Last week, Indiana has passed a religious freedom law and the animated protests against it just go to show how much has America come to support the same-sex marriage.
The aforementioned law is an adapted version of the federal Religious Freedom and Restoration Act (RFRA) passed by then-President Clinton in 1993. The protections provided by this law are included in the constitution of 30 states, and they are basically designed to protect religious freedom against government action in situations that come against personal convictions.
The distinctions present in Indiana’s new law might not even justify the outrage that has sparked across the nation. Lawmakers have altered the federal version in order to extend religious freedom for corporations, not just individuals; it also allows claims of having one’s religious freedom infringed even without the involvement of the government.
An entire week of protests against Indiana’s legislature and constant criticism has left a mark on Governor Mike Pence, who gave an announcement on Tuesday. He said he would do his best to encourage the state’s committee to pass additional legislation stating very clearly that the new law does not offer businesses the possibility of denying services to anyone.
What protestors are trying to achieve here is prohibiting individuals or corporations from using legal religious grounds as a defense for not offering services to same-sex couples. What Gov. Pence actually said is that an additional legislation would exempt the state from looking like it condones or authorizes discriminatory action through local law.
On the other hand, isn’t it unfair toward religious people that they do not have legal grounds for seeking recourse in court? A religious belief defense for refusing services comes against the agenda of those who want total equality, without exception – and that’s how protests sparked.
When Clinton passed the federal law, he explained that freedom of religion is “perhaps the most precious of all American liberties.” Activists who thought that all Jews, Christians, or Muslims, who believe marriage is the sacred union of man and woman in the eyes of God, would just surrender to their attempts of refreshing the definition, have had another thing coming at them.
The current legal situation is not trying to endorse any side in particular, or provide legal environment for discrimination of any kind. It is merely an attempt to add some tiny space for religious people who feel their beliefs are being attacked, so they can have some room for compassionate discussions.
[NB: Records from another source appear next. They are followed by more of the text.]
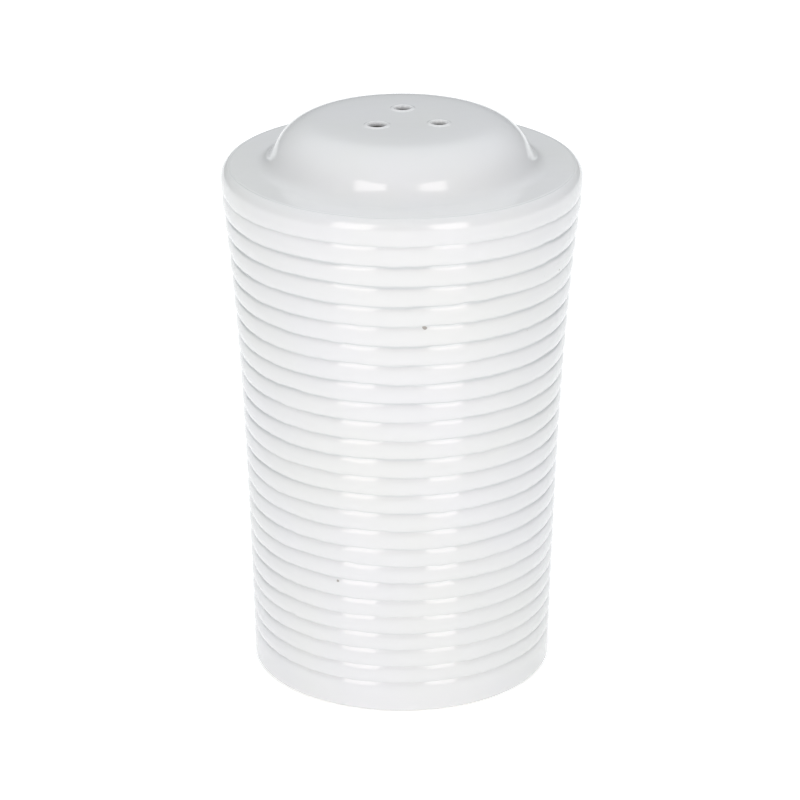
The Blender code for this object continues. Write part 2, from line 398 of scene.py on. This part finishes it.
def dome_placement(x, y):
    """Matrix that puts +Z upright on the dome's crown at (x, y), square to its surface."""
    crown = np.array(top_outline())
    order = np.argsort(crown[:, 0])
    reach = math.hypot(x, y)
    z, nearby = np.interp([reach, reach + SLOPE_STEP], crown[order, 0], crown[order, 1])
    slope = (nearby - z) / SLOPE_STEP
    normal = Vector((-slope * x / reach, -slope * y / reach, 1.0))
    placed = normal.to_track_quat("Z", "Y").to_matrix().to_4x4()
    placed.translation = (x, y, z)
    return placed


def applied(target, name):
    """The target with its modifiers applied, under a new name."""
    graph = bpy.context.evaluated_depsgraph_get()
    mesh = bpy.data.meshes.new_from_object(target.evaluated_get(graph))
    made = finished(name, mesh)
    bpy.data.objects.remove(target)
    return made


def make_pot():
    blank = pot_mesh()
    lips = at_each_hole("raised_lips", lip_outline)
    bores = at_each_hole("pouring_holes", hole_outline)
    for tool, operation in ((lips, "UNION"), (bores, "DIFFERENCE")):
        step = blank.modifiers.new(tool.name, "BOOLEAN")
        step.operation = operation
        step.solver = "EXACT"
        step.object = tool
    pot = applied(blank, "porcelain_pot")
    bpy.data.objects.remove(lips)
    bpy.data.objects.remove(bores)
    return pot


# ---------------------------------------------------------------- stopper


def stopper_outline():
    """Closed outline of the stopper, turned about Z, at its rest height in the pot."""
    seat = RECESS_DEPTH - FIT_GAP
    bead_radius = FILLING_RADIUS - FIT_GAP
    stem = bead_radius - BEAD_HEIGHT
    bore = stem - STEM_WALL
    top = seat + FIT_GAP + FLOOR_THICKNESS + STEM_PROUD
    lip = STEM_WALL / 2
    points = [(0.0, seat)] + line((0.0, seat), (bore - lip, seat), 8)
    points += arc((bore - lip, seat + lip), lip, -QUARTER, 0.0, 5)
    points += arc((stem - lip, top - lip), lip, 2 * QUARTER, 0.0, 10)
    span = (FIT_GAP + FLOOR_THICKNESS) / BEAD_COUNT
    for bead in reversed(range(BEAD_COUNT)):
        middle = seat + span * (bead + 0.5)
        points += arc((stem, middle), BEAD_HEIGHT, QUARTER, -QUARTER, 8)
    points.append((stem, seat))
    edge = HEAD_THICKNESS / 2
    points += line((stem, seat), (HEAD_RADIUS - edge, seat), 4)
    points += arc((HEAD_RADIUS - edge, seat - edge), edge, QUARTER, -QUARTER, 12)
    under = seat - HEAD_THICKNESS
    ring, dip = 0.72 * HEAD_RADIUS, 0.28 * MM
    points += arc((ring, under), dip, 0.0, 2 * QUARTER, 6)
    points += [(0.2 * HEAD_RADIUS, under), (0.0, under)]
    return points


def pull_tab():
    """Tongue with a round end that stands out from the edge of the stopper's head."""
    half = TAB_WIDTH / 2
    low = STOPPER_LOW[2] + TAB_LIFT
    outline = [(FILLING_RADIUS, -half)]
    outline += arc((TAB_END - half, 0.0), half, -QUARTER, QUARTER, 24)
    outline.append((FILLING_RADIUS, half))
    mesh = bmesh.new()
    face = mesh.faces.new([mesh.verts.new((x, y, low)) for x, y in outline])
    grown = bmesh.ops.extrude_face_region(mesh, geom=[face])["geom"]
    lifted = [item for item in grown if isinstance(item, bmesh.types.BMVert)]
    bmesh.ops.translate(mesh, verts=lifted, vec=(0, 0, TAB_THICKNESS))
    bmesh.ops.recalc_face_normals(mesh, faces=mesh.faces)
    data = bpy.data.meshes.new("pull_tab")
    mesh.to_mesh(data)
    return finished("pull_tab", data)


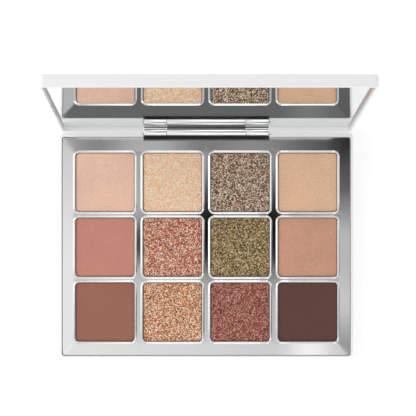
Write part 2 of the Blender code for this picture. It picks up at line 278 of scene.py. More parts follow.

The incident that sparked these legal and social events was a bakery’s refusal to bake a cake for a same-sex marriage. Activists have made it clear that one of their goal is to remove all shadow of discrimination that RFRA laws cast. But maybe we should realize that discrimination is a two-way street and we should give the same tolerance we expect to receive, because you can’t ask equality for sexual orientation and deny it for religious belief.